Il naît rue de la Pie, à Rouen, le 6 juin 1606.

Sa soeur Marthe (qui sera la mère de Fontenelle), ses frères, dont l'un, Thomas, va connaître au théâtre le plus grand succès du siècle, la maison de campagne à Petit-Couronne où l'on passe les vacances d'été, un interminable procès pour un mur de séparation le long d'une mare, l'entrée au collège des Jésuites, ces menus faits alimentent les annales d'une enfance dont nous ignorons tout.

L'adolescence ? Une allure fière, beaucoup de désinvolture et de morgue, un goût vif et court pour la femme, un ton gouailleur, bravache et quelque peu mousquetaire.

Ni le " bonhomme ", ni le " grand " Corneille ne rappellent cette bohème du jeune écrivain, sensuel plus que sentimental, porté aux bagatelles, aux sous-entendus sans délicatesse.

Mais l'élève des Jésuites s'accordait superbement à ce donjuanisme en herbe : on serait même tenté de découvrir de l'un à l'autre un secret chemin.

Il est vrai : à peu près tout nous échappe, son premier amour pour Catherine Hue, son mariage avec Marie de Lampérière, sa fonction d'avocat du Roi.

Ni son intervention dans l'affaire de navigation fluviale qui opposait les pilotes aux propriétaires-armateurs du Havre, ni son procès avec Hays porté devant le conseil privé au sujet d'une place de second avocat à la Table de Marbre, ne suffisent à nous faire saisir sa vie intime et son caractère.
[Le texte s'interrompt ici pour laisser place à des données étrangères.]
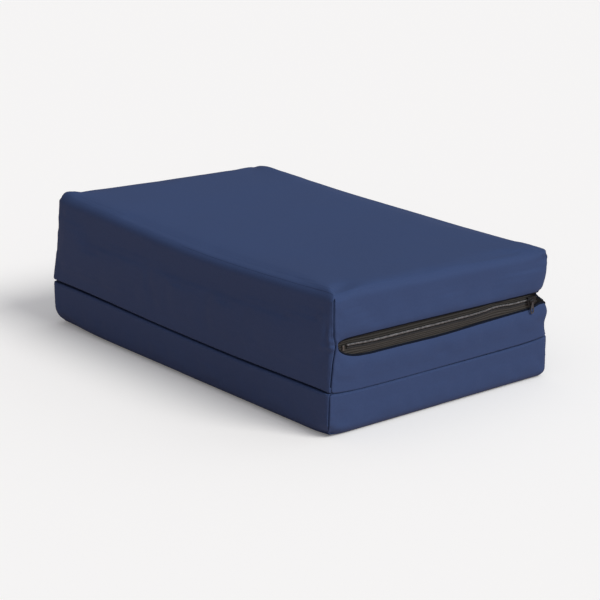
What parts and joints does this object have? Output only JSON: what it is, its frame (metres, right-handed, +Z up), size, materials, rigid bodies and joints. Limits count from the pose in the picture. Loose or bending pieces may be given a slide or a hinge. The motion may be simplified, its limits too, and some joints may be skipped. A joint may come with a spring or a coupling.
{
  "type": "folding mat",
  "caption": "Foam mat folded in half, a thick block hinged over a thin pad, with zipped coated-fabric covers that open flat side by side.",
  "frame": {"origin": "on the floor, under the middle of the folded mat", "axes": "+Z up; -Y is the front, the hinge end that carries the thick section's zip; +Y the open end; +X the right side seen from the front"},
  "size_m": [0.375, 0.6182, 0.178],
  "materials": {
    "cover": "matte coated navy cloth, smooth, faint weave",
    "foam": "open-cell polyurethane foam",
    "zip_tape": "woven black tape",
    "zip_coil": "nylon coil, semi-matte",
    "zip_metal": "satin black enamel"
  },
  "bodies": {
    "thick_section": {"thick_foam_core": "foam", "thick_cover_cap": "cover", "thick_front_band": "cover", "thick_base_panel": "cover", "thick_zip_upper_tape": "zip_tape", "thick_zip_lower_tape": "zip_tape", "thick_zip_upper_coil": "zip_coil", "thick_zip_lower_coil": "zip_coil", "thick_zip_top_stops": "zip_metal", "thick_zip_bottom_stop": "zip_metal", "fold_hinge_strip": "cover"},
    "thick_slider": {"thick_zip_slider": "zip_metal"},
    "thick_pull": {"thick_zip_pull": "zip_metal"},
    "thin_section": {"thin_foam_core": "foam", "thin_cover_tray": "cover", "thin_rear_band": "cover", "thin_inner_panel": "cover", "thin_zip_upper_tape": "zip_tape", "thin_zip_lower_tape": "zip_tape", "thin_zip_upper_coil": "zip_coil", "thin_zip_lower_coil": "zip_coil", "thin_zip_top_stops": "zip_metal", "thin_zip_bottom_stop": "zip_metal"},
    "thin_slider": {"thin_zip_slider": "zip_metal"},
    "thin_pull": {"thin_zip_pull": "zip_metal"}
  },
  "joints": [
    {"name": "fold", "type": "hinge", "parent": "thick_section", "child": "thin_section", "pos_m": [0, -0.309, 0.0585], "axis": [-1, 0, 0], "range_deg": [0, 180], "deforming": ["fold_hinge_strip"]},
    {"name": "thick_zip_slide", "type": "slide", "parent": "thick_section", "child": "thick_slider", "axis": [-1, 0, 0], "range_m": [0, 0.304], "deforming": ["thick_zip_upper_coil", "thick_zip_lower_coil"]},
    {"name": "thick_pull_swing", "type": "hinge", "parent": "thick_slider", "child": "thick_pull", "pos_m": [0.1515, -0.3076, 0.109], "axis": [-1, 0, 0], "range_deg": [0, 165]},
    {"name": "thin_zip_slide", "type": "slide", "parent": "thin_section", "child": "thin_slider", "axis": [-1, 0, 0], "range_m": [0, 0.304], "deforming": ["thin_zip_upper_coil", "thin_zip_lower_coil"]},
    {"name": "thin_pull_swing", "type": "hinge", "parent": "thin_slider", "child": "thin_pull", "pos_m": [0.1515, 0.3076, 0.0285], "axis": [1, 0, 0], "range_deg": [0, 165]}
  ]
}
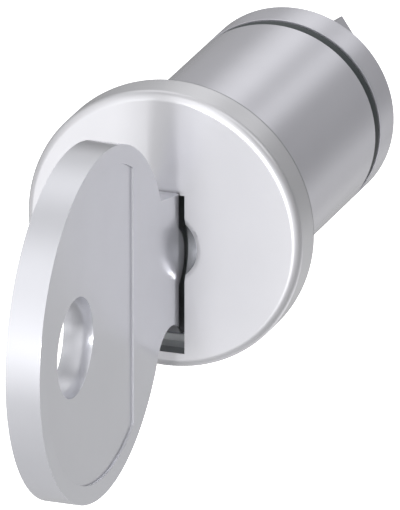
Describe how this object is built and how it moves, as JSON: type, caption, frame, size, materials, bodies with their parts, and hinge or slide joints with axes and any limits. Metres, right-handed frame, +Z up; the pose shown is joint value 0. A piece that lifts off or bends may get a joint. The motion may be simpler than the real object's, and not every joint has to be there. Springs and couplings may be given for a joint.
{
  "type": "cylinder lock",
  "caption": "Round cylinder lock with its key inserted: a turning face disc with an off-centre key slot, a plain round barrel, a dark thrust ring and a rear driver disc with a square stub.",
  "frame": {"origin": "on the lock axis, in the seat plane at the back of the flange, which rests on the panel", "axes": "+Y along the lock axis towards the rear (into the panel), +Z up with the key upright, +X to the right seen from the front"},
  "size_m": [0.019, 0.0581, 0.0234],
  "materials": {
    "face_nickel": "satin nickel plate, bright",
    "key_nickel": "nickel plate, matt blasted sides and a brighter rim",
    "barrel_steel": "fine turned nickel plate, satin",
    "driver_steel": "fine turned nickel plate, satin",
    "dark_ring": "dark grey low-friction plastic, matt",
    "pin_steel": "ground steel",
    "spring_steel": "bright spring steel",
    "screw_steel": "zinc-plated steel",
    "plug_brass": "machined brass",
    "wafer_brass": "stamped brass"
  },
  "bodies": {
    "barrel": {"stator_body": "barrel_steel", "stop_pin": "pin_steel", "front_washer": "spring_steel", "thrust_ring": "dark_ring"},
    "rotor": {"face_cap": "face_nickel", "plug": "plug_brass", "driver": "driver_steel", "driver_screws": "screw_steel", "wafer_spring_1": "spring_steel", "wafer_spring_2": "spring_steel", "wafer_spring_3": "spring_steel", "wafer_spring_4": "spring_steel", "wafer_spring_5": "spring_steel", "wafer_spring_6": "spring_steel"},
    "key": {"key": "key_nickel"},
    "wafer_1": {"wafer_1": "wafer_brass"},
    "wafer_2": {"wafer_2": "wafer_brass"},
    "wafer_3": {"wafer_3": "wafer_brass"},
    "wafer_4": {"wafer_4": "wafer_brass"},
    "wafer_5": {"wafer_5": "wafer_brass"},
    "wafer_6": {"wafer_6": "wafer_brass"}
  },
  "joints": [
    {"name": "lock_turn", "type": "hinge", "parent": "barrel", "child": "rotor", "pos_m": [0, 0, 0], "axis": [0, 1, 0], "range_deg": [0, 90]},
    {"name": "key_slide", "type": "slide", "parent": "rotor", "child": "key", "axis": [0, -1, 0], "range_m": [0, 0.022]},
    {"name": "wafer_1_lift", "type": "slide", "parent": "rotor", "child": "wafer_1", "axis": [0, 0, 1], "range_m": [0, 0.0006], "deforming": ["wafer_spring_1"]},
    {"name": "wafer_2_lift", "type": "slide", "parent": "rotor", "child": "wafer_2", "axis": [0, 0, 1], "range_m": [0, 0.0006], "deforming": ["wafer_spring_2"]},
    {"name": "wafer_3_lift", "type": "slide", "parent": "rotor", "child": "wafer_3", "axis": [0, 0, 1], "range_m": [0, 0.0006], "deforming": ["wafer_spring_3"]},
    {"name": "wafer_4_lift", "type": "slide", "parent": "rotor", "child": "wafer_4", "axis": [0, 0, 1], "range_m": [0, 0.0006], "deforming": ["wafer_spring_4"]},
    {"name": "wafer_5_lift", "type": "slide", "parent": "rotor", "child": "wafer_5", "axis": [0, 0, 1], "range_m": [0, 0.0006], "deforming": ["wafer_spring_5"]},
    {"name": "wafer_6_lift", "type": "slide", "parent": "rotor", "child": "wafer_6", "axis": [0, 0, 1], "range_m": [0, 0.0006], "deforming": ["wafer_spring_6"]}
  ],
  "couplings": [
    {"joint": "wafer_1_lift", "follows": "key_slide", "ratio": 0.0272},
    {"joint": "wafer_2_lift", "follows": "key_slide", "ratio": 0.0272},
    {"joint": "wafer_3_lift", "follows": "key_slide", "ratio": 0.0272},
    {"joint": "wafer_4_lift", "follows": "key_slide", "ratio": 0.0272},
    {"joint": "wafer_5_lift", "follows": "key_slide", "ratio": 0.0272},
    {"joint": "wafer_6_lift", "follows": "key_slide", "ratio": 0.0272}
  ]
}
Bourgeois, bon père de famille, chrétien convaincu, c'est possible ; rien ne nous en assure.

A deux reprises (après Polyeucte et après Pertharite) il semble rechercher la solitude ; appliqué, scolaire, il traduit alors l'Imitation de Jésus-Christ, les Hymnes du Bréviaire romain, la Louange de la Sainte Vierge.

Mais il écrit en même temps la Toison d'or et Agésilas.

Fut-il de la Fronde ? gallican ou ultramontain ? Fut-il pour ou contre les Ministres et les Reines régentes ? Son esprit d'indépendance et de rébellion contre les puissances s'affirme aussi bien que son esprit de soumission au Roi et aux Grands.

Après la révolte des va-nus-pieds à Rouen, et l'effroyable répression du Chancelier Séguier, on aimerait croire qu'il choisit volontiers pour sa tragédie de Cinna le thème de la clémence.

Mais plus tard, la cabale des Princes étant dispersée dans le sang et l'exil, il accepte de remplacer le frondeur Bauldry relevé de sa charge de Procureur des Etats de Normandie.

Opportunisme, ambition ou conviction de légitimiste ? On ne peut décider. Ce marguillier, ce trésorier de l'église Saint-Sauveur, en dehors d'une tragédie sacrée où il montre le néant de toutes les grandeurs de chair, écrit quelque trente pièces de théâtre où il n'est jamais question que de justifier la grandeur humaine et la gloire des choses de ce monde.

Dieu, la providence, ne furent en aucun théâtre aussi écartés de l'effort, de l'amour, de l'espérance de l'homme.

Une vie calme que remplissaient l'ordre et l'économie d'un ménage nombreux, la gestion des biens de famille et des ressources procurées par les fermes de Petit-Couronne et du Val de La Haye, quelques voyages à Paris pour rendre visite aux protecteurs, aux libraires et aux gens de théâtre, l'entrée dès 1647 à l'Académie française, l'éducation puis l'établissement des enfants, enfin jusqu'aux approches de la mort les soins de l'oeuvre toujours en chantier.

Sans doute.

Mais on devine d'autres activités, d'autres inquiétudes.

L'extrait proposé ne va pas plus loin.